Impact of temperature on obstructive sleep apnoea in three different climate zones of Europe: Data from the European Sleep Apnoea Database (ESADA) - UTU Tutkimustietojärjestelmä

A1 Vertaisarvioitu alkuperäisartikkeli tieteellisessä lehdessä

Impact of temperature on obstructive sleep apnoea in three different climate zones of Europe: Data from the European Sleep Apnoea Database (ESADA)

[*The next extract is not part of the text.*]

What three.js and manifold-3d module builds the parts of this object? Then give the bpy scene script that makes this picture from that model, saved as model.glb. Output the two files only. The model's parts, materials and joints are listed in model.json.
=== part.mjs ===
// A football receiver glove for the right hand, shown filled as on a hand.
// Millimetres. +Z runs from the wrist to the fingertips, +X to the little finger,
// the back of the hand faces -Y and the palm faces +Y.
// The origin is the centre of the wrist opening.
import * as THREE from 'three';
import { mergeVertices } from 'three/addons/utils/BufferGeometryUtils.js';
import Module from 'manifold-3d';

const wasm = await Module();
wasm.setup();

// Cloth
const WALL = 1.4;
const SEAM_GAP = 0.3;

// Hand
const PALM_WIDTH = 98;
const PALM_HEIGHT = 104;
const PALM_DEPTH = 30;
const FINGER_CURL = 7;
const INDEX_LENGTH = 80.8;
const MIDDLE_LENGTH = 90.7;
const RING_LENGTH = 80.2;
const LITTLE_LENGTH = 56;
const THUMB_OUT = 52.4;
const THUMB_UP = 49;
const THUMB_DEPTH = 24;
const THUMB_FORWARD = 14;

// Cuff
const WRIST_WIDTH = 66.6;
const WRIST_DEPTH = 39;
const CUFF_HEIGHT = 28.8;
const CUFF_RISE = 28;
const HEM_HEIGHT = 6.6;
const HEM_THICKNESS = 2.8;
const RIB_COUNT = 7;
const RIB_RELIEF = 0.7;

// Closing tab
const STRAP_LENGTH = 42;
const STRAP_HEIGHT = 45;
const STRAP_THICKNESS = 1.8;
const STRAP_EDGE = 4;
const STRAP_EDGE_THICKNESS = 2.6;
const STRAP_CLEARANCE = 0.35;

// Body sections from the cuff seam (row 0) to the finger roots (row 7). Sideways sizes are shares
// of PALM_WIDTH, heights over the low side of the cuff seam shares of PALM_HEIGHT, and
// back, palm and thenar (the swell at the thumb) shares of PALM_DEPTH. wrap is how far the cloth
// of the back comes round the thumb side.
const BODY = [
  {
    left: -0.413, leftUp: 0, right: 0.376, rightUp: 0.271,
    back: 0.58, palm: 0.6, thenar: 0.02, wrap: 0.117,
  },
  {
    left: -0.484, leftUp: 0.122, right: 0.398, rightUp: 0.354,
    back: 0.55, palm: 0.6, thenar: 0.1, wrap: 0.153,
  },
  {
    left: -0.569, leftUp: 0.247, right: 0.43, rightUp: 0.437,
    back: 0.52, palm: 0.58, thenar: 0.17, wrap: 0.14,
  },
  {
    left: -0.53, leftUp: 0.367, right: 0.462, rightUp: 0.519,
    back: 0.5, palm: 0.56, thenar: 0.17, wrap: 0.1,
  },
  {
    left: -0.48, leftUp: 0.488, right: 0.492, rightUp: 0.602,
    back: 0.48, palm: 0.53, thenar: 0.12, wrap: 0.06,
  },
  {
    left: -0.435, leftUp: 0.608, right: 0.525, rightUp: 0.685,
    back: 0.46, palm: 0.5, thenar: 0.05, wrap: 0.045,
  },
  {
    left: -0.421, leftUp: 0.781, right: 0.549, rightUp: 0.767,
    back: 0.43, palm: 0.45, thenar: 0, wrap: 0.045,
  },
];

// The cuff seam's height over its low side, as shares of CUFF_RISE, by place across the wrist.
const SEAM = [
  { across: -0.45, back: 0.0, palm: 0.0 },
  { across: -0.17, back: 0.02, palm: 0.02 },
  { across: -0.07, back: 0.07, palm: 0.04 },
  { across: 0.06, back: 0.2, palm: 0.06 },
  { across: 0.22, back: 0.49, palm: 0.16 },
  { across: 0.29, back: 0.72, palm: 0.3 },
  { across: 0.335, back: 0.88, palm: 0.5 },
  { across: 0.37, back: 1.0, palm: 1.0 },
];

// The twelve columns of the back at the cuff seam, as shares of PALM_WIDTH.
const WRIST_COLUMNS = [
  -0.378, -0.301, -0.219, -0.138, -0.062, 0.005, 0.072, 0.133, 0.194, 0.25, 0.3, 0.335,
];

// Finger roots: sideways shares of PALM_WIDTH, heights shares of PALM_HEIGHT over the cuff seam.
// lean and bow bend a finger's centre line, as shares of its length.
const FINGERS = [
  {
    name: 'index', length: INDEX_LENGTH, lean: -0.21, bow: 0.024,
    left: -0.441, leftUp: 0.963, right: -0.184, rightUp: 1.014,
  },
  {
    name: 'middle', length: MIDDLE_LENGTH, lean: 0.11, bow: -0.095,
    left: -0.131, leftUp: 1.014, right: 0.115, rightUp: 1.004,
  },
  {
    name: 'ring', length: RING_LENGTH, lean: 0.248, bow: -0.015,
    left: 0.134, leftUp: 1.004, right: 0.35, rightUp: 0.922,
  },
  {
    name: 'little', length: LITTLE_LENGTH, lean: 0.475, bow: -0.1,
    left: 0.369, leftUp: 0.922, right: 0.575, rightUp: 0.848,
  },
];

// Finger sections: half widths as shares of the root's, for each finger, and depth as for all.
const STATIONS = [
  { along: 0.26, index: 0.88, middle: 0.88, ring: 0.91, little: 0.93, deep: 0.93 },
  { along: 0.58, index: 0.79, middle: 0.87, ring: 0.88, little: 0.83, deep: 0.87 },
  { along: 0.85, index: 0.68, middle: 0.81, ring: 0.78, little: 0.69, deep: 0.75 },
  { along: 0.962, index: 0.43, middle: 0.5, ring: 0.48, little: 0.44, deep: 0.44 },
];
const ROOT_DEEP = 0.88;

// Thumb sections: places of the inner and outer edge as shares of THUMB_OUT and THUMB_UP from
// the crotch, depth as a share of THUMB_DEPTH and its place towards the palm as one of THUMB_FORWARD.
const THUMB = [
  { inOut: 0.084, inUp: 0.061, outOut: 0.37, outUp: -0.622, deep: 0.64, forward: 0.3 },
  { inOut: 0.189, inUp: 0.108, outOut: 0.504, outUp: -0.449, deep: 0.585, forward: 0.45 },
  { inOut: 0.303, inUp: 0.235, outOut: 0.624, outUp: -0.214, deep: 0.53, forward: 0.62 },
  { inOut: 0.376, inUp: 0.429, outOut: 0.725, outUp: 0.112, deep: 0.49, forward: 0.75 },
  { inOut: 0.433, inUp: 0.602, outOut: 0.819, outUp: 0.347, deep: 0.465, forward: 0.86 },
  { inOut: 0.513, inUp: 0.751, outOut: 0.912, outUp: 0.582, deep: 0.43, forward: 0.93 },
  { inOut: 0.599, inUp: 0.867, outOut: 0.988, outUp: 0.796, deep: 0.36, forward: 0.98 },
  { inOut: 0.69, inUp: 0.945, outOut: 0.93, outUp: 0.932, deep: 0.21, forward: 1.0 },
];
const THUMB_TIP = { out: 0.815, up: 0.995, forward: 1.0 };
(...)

Tekijät: Staats Richard, Bailly Sébastien, Bonsignore Maria Rosaria, Ryan Silke, Riha Renata L, Schiza Sophia, Verbraecken Johan, Basoglu Ozen K, Saaresranta Tarja, Pataka Athanasia, Ludka Ondrej, Lombardi Carolina, Hedner Jan Anders, Grote Ludger; European Sleep Apnoea Database (ESADA) collaborators

Kustantaja: WILEY

Julkaisuvuosi: 2021

Journal: Journal of Sleep Research

Tietokannassa oleva lehden nimi: JOURNAL OF SLEEP RESEARCH

Lehden akronyymi: J SLEEP RES

Artikkelin numero: ARTN e13315

Vuosikerta: 30

Numero: 5

Sivujen määrä: 11

ISSN: 0962-1105

eISSN: 1365-2869

DOI: https://doi.org/10.1111/jsr.13315

Verkko-osoite: https://doi.org/10.1111/jsr.13315

Tiivistelmä

Recent studies indicate that ambient temperature may modulate obstructive sleep apnoea (OSA) severity. However, study results are contradictory warranting more investigation in this field. We analysed 19,293 patients of the European Sleep Apnoea Database (ESADA) cohort with restriction to the three predominant climate zones according to the Koppen-Geiger climate classification: Cfb (warm temperature, fully humid, warm summer), Csa (warm temperature, summer dry, hot summer), and Dfb (snow, fully humid, warm summer). Average outside temperature values were obtained and several hierarchical regression analyses were performed to investigate the impact of temperature on the apnea-hypopnea index (AHI), oxygen desaturation index (ODI), time of oxygen saturation <90% (T90) and minimum oxygen saturation (MinSpO(2)) after controlling for confounders including age, body mass index, gender, and air conditioning (A/C) use. AHI and ODI increased with higher temperatures with a standardised coefficient beta (beta) of 0.28 for AHI and 0.25 for ODI, while MinSpO(2) decreased with a beta of -0.13 (all results p < .001). When adjusting for climate zones, the temperature effect was only significant in Cfb (AHI: beta = 0.11) and Dfb (AHI: beta = 0.08) (Model 1: p < .001). The presence of A/C (3.9% and 69.3% in Cfab and Csa, respectively) demonstrated only a minor increase in the prediction of the variation (Cfb: AHI, R-2 +0.003; and Csa: AHI, R-2 +0.007; both p < .001). Our present study indicates a limited but consistent influence of environmental temperature on OSA severity and this effect is modulated by climate zones.